I realize in hindsight that Dad was shitface drunk when we were watching it. Not that intoxication excuses it for the general public, but it helps make sense of what seemed to me at the time as confusing contradiction.

Dad wanted to believe races were equal. He wanted to believe that America was quickly moving past inequality and injustice based on race. But deep down, he was constantly fighting this deep-seeded feeling that black people just weren't as smart, weren't as capable. He wasn't proud of it, but it rolled in like a mild thunderstorm once or twice a year. (If he managed to prevent passing that contagion down through another generation, isn't that at least a small victory?)

All I've ever felt when it comes to matters of race, my whole life, is a mixture of pity and fear. Pity because it's one of the few subjects where no one seems to be allowed to get over their ignorance because all ignorance gets labeled as racism, and being called a racist isn't conducive to a willingness to learn, and everyone on all sides sometimes seem doomed to be stuck in their own ruts because they either shut up and keep it to themselves or they speak up and get raked over the coals.

Fear because I've learned that shutting up is the best approach, and I absolutely hate shutting up.

In college, my freshman RA was a black guy named Chris. He was from inner-city D.C., and he was the President of his black fraternity, and he was sharp and confident and smooth. He was the first guy -- one of the few African-Americans I've met my whole life -- who could comfortably and calmly discuss things with white people who had a lot to learn (or, he'd say, unlearn).

At the time, there was a huge movement (and opposition) on campus for a stand-alone Black Student Union, and a group of guys from my floor got into this debate with Chris. "Y'all have this whole campus," he said. "All we want is one damn building."

"But the whole campus is yours, too," several guys retorted. "You're not excluded from anything or anywhere."

"But it's not ours. It's yours. We're just welcomed to visit."

Later that year, I walked into the Black Student Union -- it was just a couple of rooms inside the larger Student Union building at the time. I was so nervous my knees were buckling, and I honestly fought back tears. I wanted someone to explain to me why I was so scared to ask questions, why I felt so guilty for having done nothing, to my knowledge, that was hateful or cruel. What I couldn't deny, however, was having grown up with family members and, later, friends, who expressed racist opinions and used racist language. And I felt guilty just for being a part of it, for knowing it was out there, and that people who looked like me thought and said those things.

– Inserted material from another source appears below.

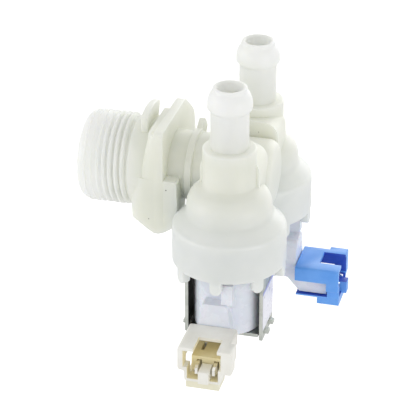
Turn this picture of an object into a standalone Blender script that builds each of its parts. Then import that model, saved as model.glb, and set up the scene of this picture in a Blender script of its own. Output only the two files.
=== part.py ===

And I felt guilty because I had no idea what I was supposed to do about it or how to make it better.

The BSU's assistant director sat down with me. I don't remember much about the conversation. I remember her actually smiling and patting my shoulder and having a look of pity on her face. I remember her telling me that having the nerve just to come into the BSU and talk was a sign of courage and progress, and that my responsibility was to refuse to tolerate hearing expressions of prejudice from others.

Almost 20 years later, I still feel knots of fear and discomfort. I've tolerated some expressions of racism and expressed intolerance for others, but more of the former than the latter.

So when my daughter, at 5-years-old, referred to her black classmate as "tan," I didn't even try to clarify. We used that a lot in our house for a while. "Tan." It sounded good.

And when I did talk about race with them, it was in those vanilla (Neopolitan?) notions of "everyone's equal," "everyone's the same," yada yada. I was so afraid of educating them incorrectly that I ended up not educating them at all. And I'm using the past tense just to deceive myself, because it's not like I'm suddenly Daddy Diversity.

And I'm left to wonder, is this merely my failure, or are we as a society doomed to continue to fail until we can figure out a way to talk about it without being paralyzed by fear?